|
Peering through the window of your yellow cab, you see the glittering skyscrapers of Manhattan. A nighttime skyline that rises then falls, then like none other rises again – the Himalayas of commerce – but you’re embarking on a different adventure. Nearing the Williamsburg Bridge the Big Apple is five minutes away and its time to turn off the expressway into the streets of Brooklyn, find the hotel, weave through the hipsters to a wine bar, then sushi? Maybe that Portuguese restaurant on North 7th Street. North 7th Street! Yes, you are a tourist. No, you’re not insane. And yes delightedly so, you’re not staying in Manhattan… Or at least I didn’t. On recent travels to NYC I’ve had the inescapable impression that Manhattan is not the place where Mapplethorpe would do a self-portrait in bondage gear, where the Velvet Underground would sing avant-garde odes to narcotic episodes, where the savage drama of mass-immigration would be played out down the road from the world focal point of jazz. My point is that this high rise and high rent island has long since lost its edge and if you want to experience an East Village on par with the sixties, you should try West Brooklyn.
Williamsburg is a good place to start. This area saw the arrival of artists and musicians priced out of the apple two decades ago and now has some of the most exciting independent galleries in New York. It also has a gigging scene to rival anywhere (one publication would state this literally, describing Williamsburg as ‘the coolest place in the universe.’) A night out might reveal a punk band with a harmonium player, young Brooklynites experimenting with urban bluegrass, a transvestite pianist crooning obscenities with touching gentleness and sincerity. Many acts form the next wave of the anti-folk scene, made famous by Regina Spektor and Moldy Peaches, approaching acoustic music from a subversively punk angle. Numerous venues have playfully leftfield design, one with a gargantuan sculpture of Poseidon above the stage, another a twenty foot square pool of neon lit water flanking its entrance, continuing the aquatic theme there’s a restaurant carpeted in sand. Food here varies from chic restaurants to unassuming eateries serving anything from Korean to Puerto Rican staples.
If you’re interested in the influence of Asian immigration and you feel like sending your palate on a rollercoaster ride, the 7 train in Queens moves through a spectrum of Asian communities. The Flushing Main Street stop is based in New York’s largest Chinatown, while an earlier stop in Jackson Heights will take you to a South-Asian area. Indeed the nearby US Open is not the only reason why the world’s eyes should be attracted to Queens. The MOMA’s PS1 gallery shows world class exhibitions of contemporary art: I saw installations by Olafur Eliasson such as an anti-gravity waterfall and a huge reality distorting combination of ceiling suspended mirrors, video art varying from bands of hysterical businessmen in the arctic to ‘complaints choirs’ from around the world delightfully singing their grievances off their chests. Excepting the formidable political art floor, the work was as playful as it was thought provoking.

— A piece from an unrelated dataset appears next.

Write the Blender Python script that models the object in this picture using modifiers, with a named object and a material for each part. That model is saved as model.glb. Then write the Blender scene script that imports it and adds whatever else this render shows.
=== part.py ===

For anyone wanting to widen their smile with more visual treats and seeking a helping of the super-genteel I’d recommend a visit to Brooklyn Heights. From the Heights Promenade the spectacle of downtown Manhattan, a thousand foot forest of shimmering skyscrapers is awe inspiring. The changing reflections and angles of the dramatic, nuance filled architecture have you and your fellow walkers mesmerized. Looking where you’re going is made even more difficult by the sight of the Statue of Liberty, the epic Brooklyn Bridge and currently a number of Eliasson’s 120ft waterfall installations peppering the vista. When you do finally take in the brownstone houses and tree-lined streets awash with cafes, bookshops and boutiques you might start to wonder if you’re in Brooklyn or Paris. Coupled with a feeling of tranquility and intimacy it’s easy to see why houses go for as much here as the Upper East Side and Michelin starred restaurants are just as keen to ‘amuse le bouche.’
So Brooklyn and Queens have edginess and eggs Benedict. Great, but the best experiences to be had in these boroughs might not fall into any category or be on your itinerary. I walked back to the subway from a gig and saw a movie being projected 40ft high onto a wall of an industrial container. Is that art gallery displaying overnight? No, the owners are watching a cheesy nineties movie. “Have a seat, man.” A few days later I happened upon a riverside park and took in the midtown sunset as a Hispanic man taught his son to fish, two couples chatted as their dogs frolicked, and others sat gazing across the sundrenched waters. Earlier that day I’d walked through an expansive area with an almost entirely Hassidic population, a wonderful reminder of the influence of Jewish communities on New York. Williamsburg is a ‘super-social’ place and you’re certain to meet people everyday. I visited friends in Bushwick; we’d met on my previous trip. In their backyard, about the same distance from where Jay-Z grew up and an art gallery exhibiting particularly kitsch painting, a few acts played a show. The first was a string quartet who played Shostakovich and Dvorak. Next a fellow with a post-modern take on eastern European folk playing keyboard and singing lines like “Julius Cesar will embarrass us all.” Then a psychedelic band, and finally a melodic nightcap from two singers accompanying themselves with keyboard, saw and bow and ukulele.
You may have similar experiences or completely different ones, but that seems to be the nature of a trip to the boroughs; taking part in things that feel unique. A Brooklynite friend of mine, who’s played to crowds of hundreds in America and Europe, told me of a gig her band once did on a Pennsylvanian doorstep. The crowd was blown away, excitedly asking whether they’d ever played a venue, recorded an album… Looking back on this she said that it felt far more satisfying to play something special like that than to the same old kind of fans at the same old kind of venue. This sums up why I’m into the boroughs over their more famous neighbour. The Big Apple feels like a museum that we know too well, even if it is the first visit, while Brooklyn and Queens are moving and shaking everything up from the arts to their atmospheres, giving more and more reasons to take a trip into their dynamic neighbourhoods.